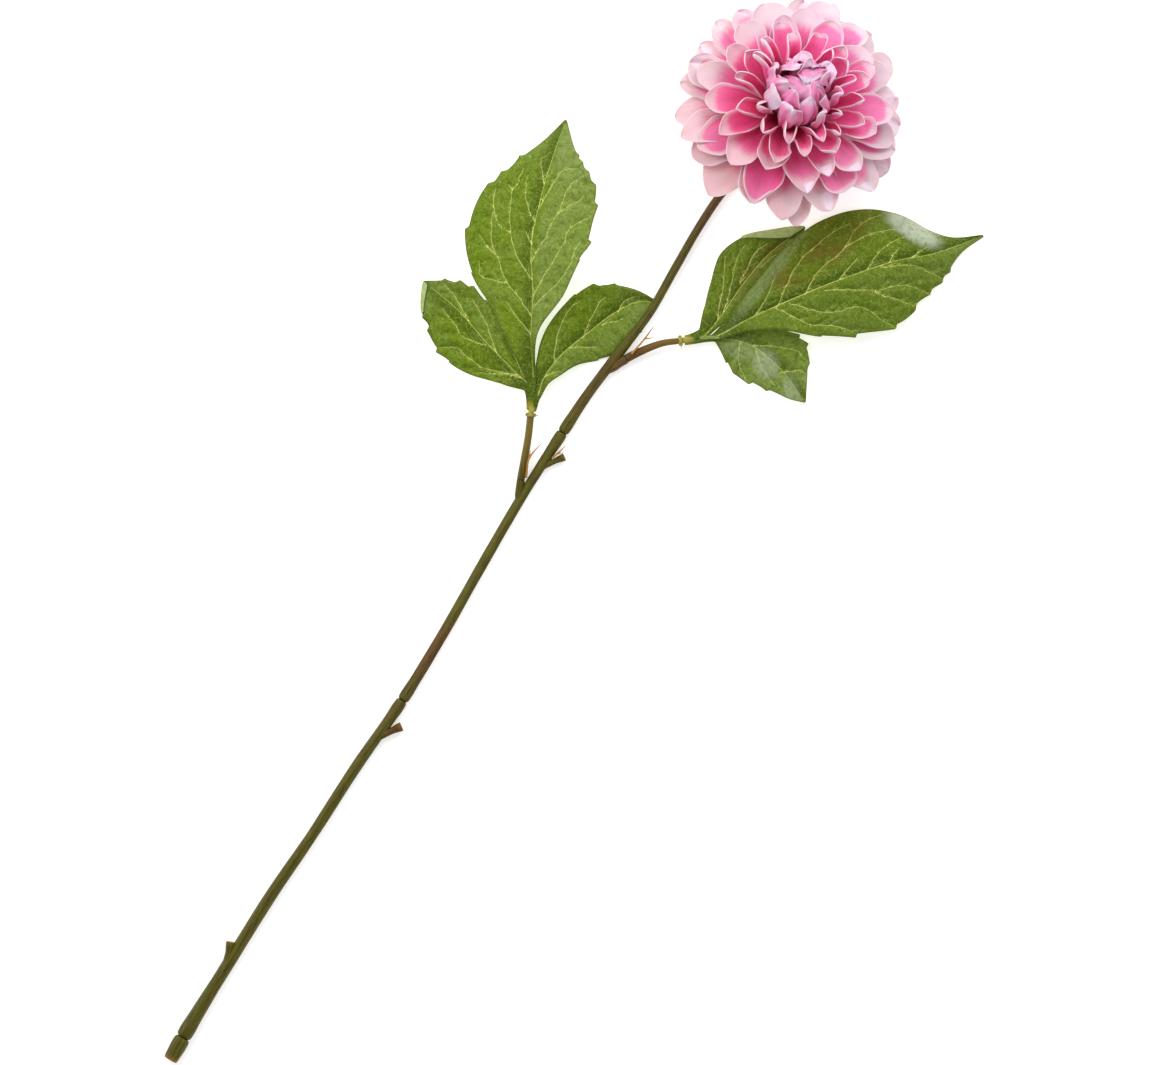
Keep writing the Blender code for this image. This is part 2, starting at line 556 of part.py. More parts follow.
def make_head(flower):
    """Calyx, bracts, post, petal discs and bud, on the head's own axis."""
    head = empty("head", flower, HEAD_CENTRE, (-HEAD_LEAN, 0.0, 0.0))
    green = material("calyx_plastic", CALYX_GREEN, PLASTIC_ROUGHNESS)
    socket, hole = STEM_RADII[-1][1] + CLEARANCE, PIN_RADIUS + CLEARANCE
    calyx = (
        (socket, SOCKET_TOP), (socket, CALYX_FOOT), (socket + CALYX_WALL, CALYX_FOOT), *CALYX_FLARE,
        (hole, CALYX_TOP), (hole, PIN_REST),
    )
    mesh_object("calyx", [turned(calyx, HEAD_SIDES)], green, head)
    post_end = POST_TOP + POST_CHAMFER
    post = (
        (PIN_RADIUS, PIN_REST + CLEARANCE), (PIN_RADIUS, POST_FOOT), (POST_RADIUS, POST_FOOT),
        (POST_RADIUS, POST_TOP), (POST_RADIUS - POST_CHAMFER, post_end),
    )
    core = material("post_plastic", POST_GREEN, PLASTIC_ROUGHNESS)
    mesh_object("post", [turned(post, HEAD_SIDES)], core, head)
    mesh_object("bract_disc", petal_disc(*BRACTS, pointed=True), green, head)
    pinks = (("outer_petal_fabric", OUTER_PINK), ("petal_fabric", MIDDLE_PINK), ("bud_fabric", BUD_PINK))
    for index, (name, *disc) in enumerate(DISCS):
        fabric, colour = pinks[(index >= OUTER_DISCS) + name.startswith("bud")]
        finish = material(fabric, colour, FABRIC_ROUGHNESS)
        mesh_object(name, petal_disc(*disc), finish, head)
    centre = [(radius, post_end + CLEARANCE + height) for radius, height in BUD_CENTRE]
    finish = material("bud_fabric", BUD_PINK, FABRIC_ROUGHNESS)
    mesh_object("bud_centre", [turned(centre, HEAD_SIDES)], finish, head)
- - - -
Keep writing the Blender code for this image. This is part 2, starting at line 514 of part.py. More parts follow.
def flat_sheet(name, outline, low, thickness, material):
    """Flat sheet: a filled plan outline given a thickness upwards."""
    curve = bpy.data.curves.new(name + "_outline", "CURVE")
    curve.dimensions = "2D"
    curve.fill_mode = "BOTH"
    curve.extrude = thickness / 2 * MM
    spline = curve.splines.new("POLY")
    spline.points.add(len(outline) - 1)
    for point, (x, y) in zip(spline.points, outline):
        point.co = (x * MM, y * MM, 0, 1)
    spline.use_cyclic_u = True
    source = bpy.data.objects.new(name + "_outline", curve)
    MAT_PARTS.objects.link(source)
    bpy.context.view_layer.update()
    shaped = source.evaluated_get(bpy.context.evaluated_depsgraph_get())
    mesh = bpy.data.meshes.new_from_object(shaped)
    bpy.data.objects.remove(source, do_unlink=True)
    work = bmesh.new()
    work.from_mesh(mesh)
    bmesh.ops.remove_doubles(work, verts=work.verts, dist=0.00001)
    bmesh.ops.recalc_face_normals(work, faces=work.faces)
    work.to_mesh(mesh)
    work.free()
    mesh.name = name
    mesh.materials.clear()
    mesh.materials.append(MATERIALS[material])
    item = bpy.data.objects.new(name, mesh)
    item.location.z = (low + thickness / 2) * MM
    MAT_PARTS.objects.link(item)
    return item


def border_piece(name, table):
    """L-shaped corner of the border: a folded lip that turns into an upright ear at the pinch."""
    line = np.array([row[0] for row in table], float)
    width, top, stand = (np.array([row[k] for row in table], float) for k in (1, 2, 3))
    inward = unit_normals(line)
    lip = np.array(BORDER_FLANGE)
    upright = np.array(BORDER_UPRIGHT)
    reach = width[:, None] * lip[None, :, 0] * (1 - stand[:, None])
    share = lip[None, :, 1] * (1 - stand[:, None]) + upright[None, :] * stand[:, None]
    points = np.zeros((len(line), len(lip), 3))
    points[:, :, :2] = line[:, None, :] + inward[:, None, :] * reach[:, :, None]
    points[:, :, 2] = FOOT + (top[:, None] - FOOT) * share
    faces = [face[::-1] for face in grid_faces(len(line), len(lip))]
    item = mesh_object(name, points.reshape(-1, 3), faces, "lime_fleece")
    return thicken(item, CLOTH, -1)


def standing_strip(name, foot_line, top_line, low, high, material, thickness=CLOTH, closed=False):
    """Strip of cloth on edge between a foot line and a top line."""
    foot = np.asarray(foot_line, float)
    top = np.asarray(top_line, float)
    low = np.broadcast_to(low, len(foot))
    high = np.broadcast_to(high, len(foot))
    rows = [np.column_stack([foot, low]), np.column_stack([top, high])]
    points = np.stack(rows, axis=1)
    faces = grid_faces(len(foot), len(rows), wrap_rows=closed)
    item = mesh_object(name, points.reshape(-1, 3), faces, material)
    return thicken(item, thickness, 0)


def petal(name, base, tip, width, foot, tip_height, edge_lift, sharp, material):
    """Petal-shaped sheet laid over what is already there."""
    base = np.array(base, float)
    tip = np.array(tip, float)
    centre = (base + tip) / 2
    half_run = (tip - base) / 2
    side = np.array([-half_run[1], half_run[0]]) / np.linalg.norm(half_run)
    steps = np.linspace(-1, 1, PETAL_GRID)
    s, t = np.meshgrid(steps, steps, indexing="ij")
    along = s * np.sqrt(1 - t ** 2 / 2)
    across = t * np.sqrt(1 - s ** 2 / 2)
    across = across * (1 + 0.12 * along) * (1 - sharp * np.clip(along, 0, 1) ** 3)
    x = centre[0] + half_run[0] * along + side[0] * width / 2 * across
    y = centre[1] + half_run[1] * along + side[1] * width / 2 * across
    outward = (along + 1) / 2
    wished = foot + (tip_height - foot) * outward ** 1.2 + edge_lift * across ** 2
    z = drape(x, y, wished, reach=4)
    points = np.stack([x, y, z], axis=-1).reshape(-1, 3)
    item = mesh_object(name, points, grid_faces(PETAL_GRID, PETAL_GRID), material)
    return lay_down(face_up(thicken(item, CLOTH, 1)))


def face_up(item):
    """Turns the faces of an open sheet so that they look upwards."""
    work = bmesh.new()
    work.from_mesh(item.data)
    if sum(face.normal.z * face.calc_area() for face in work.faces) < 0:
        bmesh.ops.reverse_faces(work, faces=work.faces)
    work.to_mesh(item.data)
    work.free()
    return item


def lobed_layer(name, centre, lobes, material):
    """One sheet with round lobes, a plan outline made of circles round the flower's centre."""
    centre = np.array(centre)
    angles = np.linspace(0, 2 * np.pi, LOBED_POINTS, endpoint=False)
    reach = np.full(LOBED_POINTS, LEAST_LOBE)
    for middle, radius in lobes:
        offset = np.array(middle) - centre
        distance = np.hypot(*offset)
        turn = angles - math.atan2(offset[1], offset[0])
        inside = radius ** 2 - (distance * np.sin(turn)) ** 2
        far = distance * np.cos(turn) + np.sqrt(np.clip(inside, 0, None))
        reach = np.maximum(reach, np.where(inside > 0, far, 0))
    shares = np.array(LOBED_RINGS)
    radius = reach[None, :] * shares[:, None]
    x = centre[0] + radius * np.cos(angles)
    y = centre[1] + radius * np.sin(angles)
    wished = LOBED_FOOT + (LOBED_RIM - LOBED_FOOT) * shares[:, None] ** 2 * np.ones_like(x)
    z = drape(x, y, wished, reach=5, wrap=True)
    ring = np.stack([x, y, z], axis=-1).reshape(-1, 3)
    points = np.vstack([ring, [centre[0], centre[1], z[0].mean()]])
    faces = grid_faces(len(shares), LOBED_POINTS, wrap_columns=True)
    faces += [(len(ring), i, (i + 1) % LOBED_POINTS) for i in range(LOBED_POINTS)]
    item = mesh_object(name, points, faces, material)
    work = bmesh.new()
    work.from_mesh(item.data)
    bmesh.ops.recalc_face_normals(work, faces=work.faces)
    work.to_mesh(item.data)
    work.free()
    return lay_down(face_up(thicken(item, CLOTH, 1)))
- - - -
■ **WORK TO BE COMPLETED**: Compute the number of lines above that contain the string "follow". Reply with that value only.

■ **ANSWER TO THE PROBLEM**: 2